_RECORDS PROVIDED_
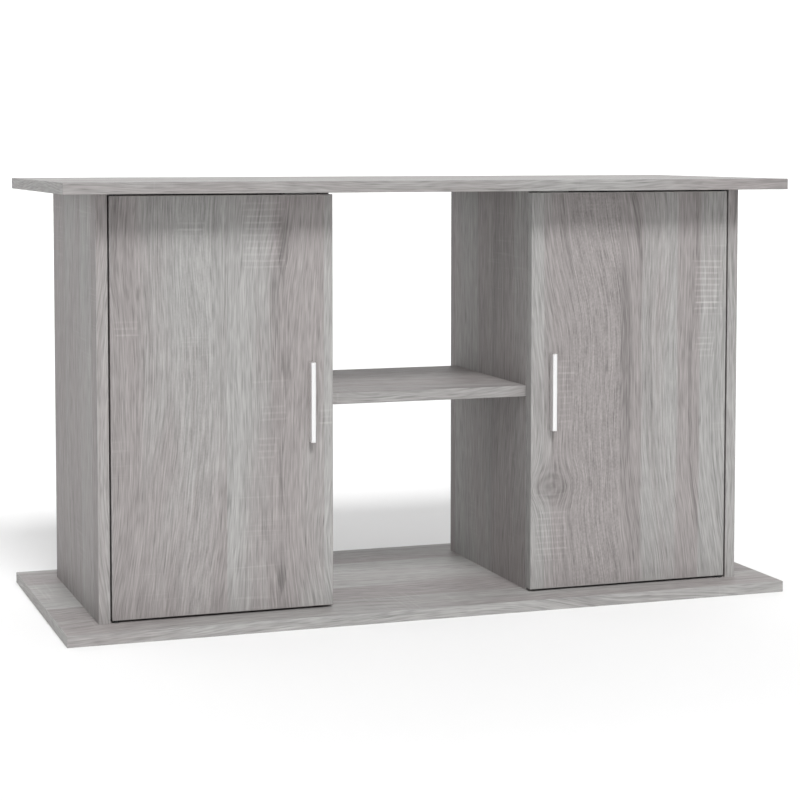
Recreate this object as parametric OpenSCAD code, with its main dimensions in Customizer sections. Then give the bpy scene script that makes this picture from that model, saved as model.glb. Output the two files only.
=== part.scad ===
// Low aquarium stand: two equal plates, a cupboard with an inset door at each end and an open
// bay with a shelf between them. Millimetres. +X is right, +Y is back, +Z is up, and the origin
// is the centre of the base plate's underside.

/* [Overall] */
// Width of the top and base plates
plate_w = 1010; // [840:1:1250]
// Depth of the top and base plates
plate_d = 410; // [340:1:500]
// Height of the stand, floor to top face
stand_h = 580; // [480:1:720]
// Thickness of the plates, panels, dividers and shelf
board_t = 15; // [12.5:0.5:18]
// How far the plates stand out past the body, all round
overhang = 50; // [30:1:70]

/* [Centre bay] */
// Clear width between the dividers
centre_bay_w = 283; // [230:1:340]
// Clear height under the shelf
lower_bay_h = 267.5; // [220:0.5:325]
// How far the shelf's front edge lies behind the dividers' front edges
shelf_front_set = 1.5; // [0:0.5:20]
// How far the shelf's back edge lies inside the body's back
shelf_back_set = 18; // [0:0.5:40]

/* [Doors] */
// Thickness of a door
door_t = 15; // [12.5:0.5:18]
// Gap between a door's hinge edge and the side panel
door_side_gap = 2.5; // [2.3:0.1:4]
// Gap above and below a door
door_end_gap = 3; // [2.5:0.1:4]
// Gap between a door's back and the divider's front edge
door_rest_gap = 2; // [1.6:0.1:3]
// Distance of the pivot from the door's hinge edge and from its front face
pivot_inset = 5; // [4:0.1:5.5]

/* [Handles] */
// Length of a handle
handle_l = 106; // [100:1:150]
// Width of a handle's front face
handle_w = 6; // [5:0.5:9]
// How far a handle stands out from the door
handle_d = 13; // [11:0.5:20]
// Distance from a door's free edge to its handle's centre line
handle_edge_gap = 30; // [20:1:60]
// Distance between the two screws of a handle
handle_pitch = 96; // [80:1:96]

/* [Backs and edges] */
// Thickness of the cupboards' back panels
back_t = 3; // [2.5:0.5:4]
// Width of the rabbet that a back panel lies in
rabbet_w = 8; // [6.5:0.5:9]
// Nails along each upright edge of a back panel
nail_count = 5; // [3:1:8]
// Thickness of the edge banding
band_t = 0.8; // [0.6:0.1:2]
// Width of the chamfer that eases the edge banding's arrises
arris = 0.5; // [0.1:0.1:0.5]

/* [Fixings] */
// Length of a dowel
dowel_l = 30; // [25:1:35]
// Radius of a dowel
dowel_r = 4; // [3:0.5:4]
// Distance of the outer fixings from a panel's front and back edges
bolt_inset = 40; // [30:1:45]
// Distance of the dowels from a panel's front and back edges
dowel_inset = 75; // [65:1:85]
// Distance from a panel's top edge to the cam locks' centres
cam_reach = 34; // [24:1:40]
// Radius of a cam lock
cam_r = 7.5; // [6:0.5:9]
// Length of the confirmat screws
screw_l = 50; // [40:1:60]

/* [Hidden] */

$fn = 48;
fit = 0.05;        // radial clearance of a pin, dowel or screw in its hole
end_play = 0.5;    // spare depth at the end of a blind hole
cut = 1;           // how far a cutting shape runs past the face that it opens

oak = "#a9a49f";
oak_edge = "#b1ada8";
steel = "#c4c6c8";
zinc = "#9fa3a6";
black = "#2a2a2b";
beech = "#c9a878";

// Body, without the plates
body_w = plate_w - 2 * overhang;
body_d = plate_d - 2 * overhang;
body_h = stand_h - 2 * board_t;
z_lo = board_t;
z_hi = stand_h - board_t;
y_front = -body_d / 2;
y_back = body_d / 2;

// Upright boards of the right half; the left half mirrors them
x_side_in = body_w / 2 - board_t;
x_side_mid = x_side_in + board_t / 2;
x_div_in = centre_bay_w / 2;
x_div_out = x_div_in + board_t;
x_div_mid = x_div_in + board_t / 2;
y_div_front = y_front + door_t + door_rest_gap;

// Shelf
shelf_z = z_lo + lower_bay_h;
y_shelf_front = y_div_front + shelf_front_set;
y_shelf_back = y_back - shelf_back_set;
shelf_bolt_inset = 40;
shelf_dowel_inset = 80;

// Right door
x_door_out = x_side_in - door_side_gap;
x_door_in = x_div_in;
door_w = x_door_out - x_door_in;
door_z = z_lo + door_end_gap;
door_h = body_h - 2 * door_end_gap;
y_door_back = y_front + door_t;
x_pivot = x_door_out - pivot_inset;
y_pivot = y_front + pivot_inset;

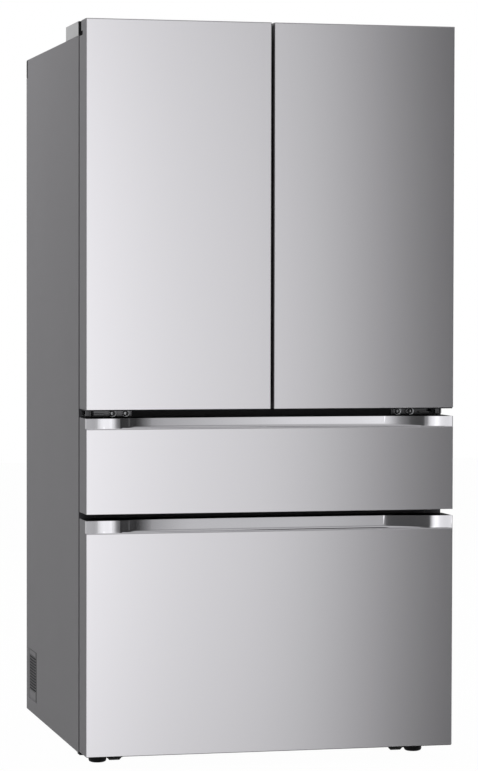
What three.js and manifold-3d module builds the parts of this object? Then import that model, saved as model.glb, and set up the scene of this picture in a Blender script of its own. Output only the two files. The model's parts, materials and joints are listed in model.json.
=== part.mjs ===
// A four-door bottom-freezer refrigerator: two side-hinged upper doors, a shallow middle drawer and a
// deep freezer drawer, each piece as its own solid.
// Millimetres, +Z up, fronts towards -Y. The origin is on the floor under the middle of the whole.
import * as THREE from "three";
import { mergeVertices } from "three/addons/utils/BufferGeometryUtils.js";
import Module from "manifold-3d";

const wasm = await Module();
wasm.setup();

// ------------------------------------------------------------------ driving dimensions
// Overall
const WIDTH = 908; // over the side panels and over the doors
const DEPTH = 876; // door fronts to the back of the case
const CASE_TOP = 1751.6; // top sheet above the floor
const CASE_BOTTOM = 30; // lower edge of the side panels above the floor
const DOOR_RISE = 32.4; // the doors stand this much above the case
const DOOR_THICK = 89;
const SEAL_GAP = 12; // from the back of a door to the front of the case

// Fronts, from the floor up
const TOE_GAP = 35;
const FREEZER_FACE = 532;
const FREEZER_BAND = 29.5;
const DRAWER_GAP = 15.5;
const MIDDLE_FACE = 203;
const MIDDLE_BAND = 24;
const HINGE_GAP = 21; // between the middle drawer and the doors, where the lower hinges sit
const CENTRE_GAP = 8; // between the two doors

// Sheets, walls and clearances
const SHEET = 1; // steel sheet
const SEAT = 0.3; // between two pieces that touch
const LINER = 1.5; // plastic liner wall
const LINER_LIP = 12; // front lip of a liner round its opening
const LINER_RADIUS = 18;
const FRONT_FLANGE = 40; // steel round the openings that the seals close on
const REAR_FLANGE = 20;
const BOTTOM_RETURN = 12; // side panels' lower edges
const SIDE_WALL = 52; // outside of the case to the inside of the liner
const TOP_WALL = 52;
const BACK_WALL = 62;
const FREEZER_FLOOR = 100; // inside of the freezer above the floor
const DOOR_SILL = 40; // the doors' lower edge overlaps the rail by this much
const MIDDLE_SILL = 30;
const MIDDLE_HEAD = 38;
const FREEZER_HEAD = 30.5;

// Machine compartment at the lower back
const MACHINE_HEIGHT = 250;
const MACHINE_DEPTH = 238;
const STEP_WALL = 50; // insulation between it and the freezer
const TRAY_HEIGHT = 36; // the tray that carries the compressor, above the floor
const TRAY_LIP = 14;
const BOTTOM_PLATE = 58; // height of the plate under the insulation

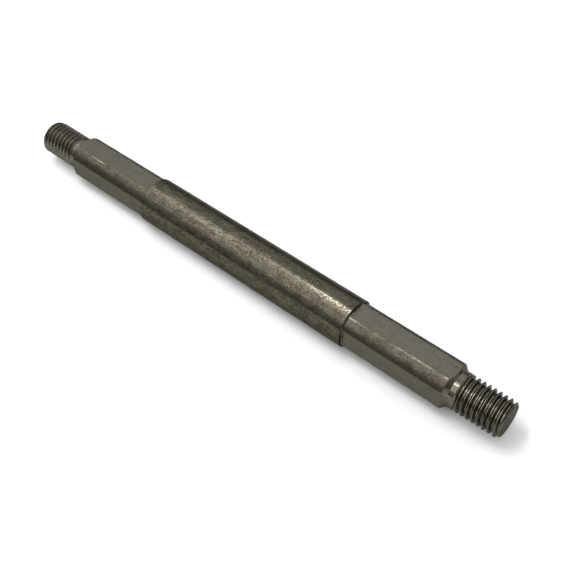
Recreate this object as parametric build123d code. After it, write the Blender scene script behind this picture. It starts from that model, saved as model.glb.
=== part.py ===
from build123d import *

# Stepped shaft: a round body, a seat with four flats at each side of it, and an M12 thread at each end.
# Millimetres. The axis is X, the origin is on it at mid-length, and two flats of each seat are level.
# The piece is one bar: turned to its diameters, then milled, then threaded.
# Sizes across the axis build up from the thread, because what fits a seat passes over the thread first.

import os
from math import ceil, radians, tan

# Threaded spigots: ISO metric coarse thread, M12 x 1.75, right hand, with a plain neck left at the shoulder
THREAD_DIAMETER = 12.0
CREST_ALLOWANCE = 0.05
PITCH = 1.75
FLANK_HALF_ANGLE = 30.0
SPIGOT_LENGTH = 17.0
NECK_LENGTH = 1.7
RUN_OUT_LENGTH = 1.3
END_CHAMFER = 0.85

# Where each thread's crest leaves its end face: turned from +Z, about the axis that points out of that end
POS_X_CREST_ANGLE = 54.0
NEG_X_CREST_ANGLE = 126.0

# Seats: turned, then milled to four flats, with the turned diameter left at their corners
FLATS_OVER_SPIGOT = 0.65
CORNERS_OVER_FLATS = 0.8
SEAT_LENGTH = 35.0
SEAT_FLATS = 4
MILLED_ROOT_RADIUS = 0.4

# Conical shoulder from a seat down to its spigot
SHOULDER_ANGLE = 45.0

# Round body, which stands above the seats' corners as a shoulder
BODY_OVER_CORNERS = 0.6
BODY_LENGTH = 85.0
BODY_EDGE_BREAK = 0.25
TURNED_ROOT_RADIUS = 0.2

# How far a cutter reaches past the metal
OVERRUN = 2.0

# ISO profile: the sharp triangle's height, and what its cut-off crest and root leave of it
SHARP_HEIGHT = PITCH / 2 / tan(radians(FLANK_HALF_ANGLE))
THREAD_DEPTH = SHARP_HEIGHT * 17 / 24
CREST_FLAT = PITCH / 8
ROOT_FLAT = PITCH / 6

# Radii and heights across the axis, from the thread outwards
spigot_radius = THREAD_DIAMETER / 2 - CREST_ALLOWANCE
thread_root_radius = spigot_radius - THREAD_DEPTH
flat_height = spigot_radius + FLATS_OVER_SPIGOT
seat_radius = flat_height + CORNERS_OVER_FLATS
body_radius = seat_radius + BODY_OVER_CORNERS

# Stations along X, from the middle to one end
body_end = BODY_LENGTH / 2
seat_end = body_end + SEAT_LENGTH
shoulder_end = seat_end + (seat_radius - spigot_radius) / tan(radians(SHOULDER_ANGLE))
neck_end = shoulder_end + NECK_LENGTH
shaft_end = shoulder_end + SPIGOT_LENGTH


def axial_face(*points):
    """A closed outline in the plane of X and Z, given as (x, z)."""
    return make_face(Plane.XZ * Polyline(*points, close=True))


def round_corner(face, x, z, radius):
    """The face with the corner at (x, z) rounded."""
    return fillet(face.vertices().sort_by_distance((x, 0, z))[0], radius)


def turned_half():
    """Half of the turned bar, from the middle to the neck, with the cone that its thread runs out on."""
    run_out_tip = neck_end + spigot_radius * RUN_OUT_LENGTH / THREAD_DEPTH
    outline = axial_face(
        (0, 0),
        (run_out_tip, 0),
        (neck_end, spigot_radius),
        (shoulder_end, spigot_radius),
        (seat_end, seat_radius),
        (body_end, seat_radius),
        (body_end, body_radius - BODY_EDGE_BREAK),
        (body_end - BODY_EDGE_BREAK, body_radius),
        (0, body_radius),
    )
    wall = BODY_OVER_CORNERS - BODY_EDGE_BREAK
    return revolve(round_corner(outline, body_end, seat_radius, min(TURNED_ROOT_RADIUS, wall / 2)), Axis.X)


def flat_cutters():
    """What the end mill takes off each flat of one seat, from the body's shoulder outwards."""
    top = body_radius + OVERRUN
    end = shoulder_end + OVERRUN
    side = axial_face((body_end, flat_height), (end, flat_height), (end, top), (body_end, top))
    cutter = extrude(round_corner(side, body_end, flat_height, MILLED_ROOT_RADIUS), body_radius, both=True)
    return [Rot(360 / SEAT_FLATS * i, 0, 0) * cutter for i in range(SEAT_FLATS)]


def groove_turn(crest_angle):
    """One turn of the thread's groove from the origin towards -X: the ISO profile, open past the crest."""
    above_crest = CREST_FLAT / 4
    half_mouth = (PITCH - CREST_FLAT) / 2 + above_crest * tan(radians(FLANK_HALF_ANGLE))
    profile = axial_face(
        (thread_root_radius, -ROOT_FLAT / 2),
        (thread_root_radius, ROOT_FLAT / 2),
        (spigot_radius + above_crest, half_mouth),
        (spigot_radius + above_crest, -half_mouth),
    )
    turn = sweep(profile, path=Helix(PITCH, PITCH, spigot_radius), is_frenet=True)
    inward = Plane((0, 0, 0), x_dir=(0, 0, 1), z_dir=(-1, 0, 0))
    return inward.location * Rot(0, 0, 180 - crest_angle) * turn


def threaded_length(crest_angle):
    """The threaded length of one spigot: a chamfered bar less groove turns, with one past it at each end."""
    bar = axial_face(
        (neck_end, 0),
        (shaft_end, 0),
        (shaft_end, spigot_radius - END_CHAMFER),
        (shaft_end - END_CHAMFER, spigot_radius),
        (neck_end, spigot_radius),
    )
    turn = groove_turn(crest_angle)
    turns = ceil((shaft_end - neck_end) / PITCH)
    return revolve(bar, Axis.X) - [Pos(shaft_end - PITCH * i, 0, 0) * turn for i in range(-1, turns + 1)]


def half_shaft(crest_angle):
    """One finished half, from the middle towards +X."""
    return turned_half() - flat_cutters() + threaded_length(crest_angle)


def shaft():
    """The finished piece: the +X half, and a half turned about Z, which keeps its thread right-hand."""
    return half_shaft(POS_X_CREST_ANGLE) + Rot(0, 0, 180) * half_shaft(NEG_X_CREST_ANGLE)


os.makedirs("parts", exist_ok=True)
export_step(shaft(), "parts/shaft.step")
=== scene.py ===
from math import cos, pi, radians, sin

import bmesh
import bpy
from bpy.props import FloatProperty, FloatVectorProperty, PointerProperty
from mathutils import Matrix, Vector


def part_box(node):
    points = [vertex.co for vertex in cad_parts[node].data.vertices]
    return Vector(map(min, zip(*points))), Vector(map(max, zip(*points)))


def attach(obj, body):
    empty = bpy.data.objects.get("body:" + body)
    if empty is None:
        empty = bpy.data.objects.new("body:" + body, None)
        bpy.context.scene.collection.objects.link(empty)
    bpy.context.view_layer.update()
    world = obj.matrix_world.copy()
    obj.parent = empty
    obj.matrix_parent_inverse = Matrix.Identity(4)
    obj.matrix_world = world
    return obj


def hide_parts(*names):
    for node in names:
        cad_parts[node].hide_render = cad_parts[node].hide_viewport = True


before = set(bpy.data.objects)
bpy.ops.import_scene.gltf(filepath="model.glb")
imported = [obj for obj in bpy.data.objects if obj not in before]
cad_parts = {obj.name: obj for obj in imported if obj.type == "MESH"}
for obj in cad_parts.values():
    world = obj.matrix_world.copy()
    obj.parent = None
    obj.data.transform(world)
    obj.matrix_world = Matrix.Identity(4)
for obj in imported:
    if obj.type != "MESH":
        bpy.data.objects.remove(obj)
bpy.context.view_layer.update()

bl_info = {
    "name": "Stepped shaft",
    "version": (1, 0, 0),
    "blender": (4, 5, 0),
    "location": "3D View > Sidebar > Shaft",
    "description": "Finishes a turned, milled and threaded steel shaft and sets it on a pale studio floor",
    "category": "Object",
}

SHAFT_LOW, SHAFT_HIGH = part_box("shaft")
MM = 0.001

# Tolerances for telling one surface of the shaft from another, in metres and as parts of a unit normal
WELD_DISTANCE = 0.000002
END_TOLERANCE = 0.00001
FLAT_TOLERANCE = 0.00005
MILLED_ROOT = 0.0006
LEVEL_NORMAL, END_NORMAL, WALL_NORMAL = 0.9999, 0.99, 0.2

# Reflectance left at grazing angles, and how dark pits and the painted shade line at the body's ends go against the
# darkest skin
EDGE_TINT = 0.45
PIT_AND_RIM_SHADE_TONE = 0.35

# Each lamp's name, place, aim, width, depth and radiance, at which 1 is white
LAMPS = (
    ("Back softbox", (-0.25, 0.38, 0.55), (0.0, 0.0, 0.0), 1.2, 0.7, 0.6),
    ("Top softbox", (-0.22, -0.30, 0.55), (0.0, 0.0, 0.0), 1.0, 0.62, 1.55),
    ("Far strip", (-0.30, -0.062, 0.46), (-0.06, 0.0, 0.0), 0.18, 0.04, 3.0),
    ("Near strip", (-0.105, -0.060, 0.46), (0.04, 0.0, 0.0), 0.28, 0.030, 34.0),
)
COLOUR_SOCKETS = ("Tone", "Rust", "Color")


# Sizes and finishes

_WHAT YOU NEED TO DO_
Find the word "this" in the entries above and gather every line that holds it.

_CORRECT OUTPUT_
Recreate this object as parametric OpenSCAD code, with its main dimensions in Customizer sections. Then give the bpy scene script that makes this picture from that model, saved as model.glb. Output the two files only.
What three.js and manifold-3d module builds the parts of this object? Then import that model, saved as model.glb, and set up the scene of this picture in a Blender script of its own. Output only the two files. The model's parts, materials and joints are listed in model.json.
const DOOR_RISE = 32.4; // the doors stand this much above the case
const DOOR_SILL = 40; // the doors' lower edge overlaps the rail by this much
Recreate this object as parametric build123d code. After it, write the Blender scene script behind this picture. It starts from that model, saved as model.glb.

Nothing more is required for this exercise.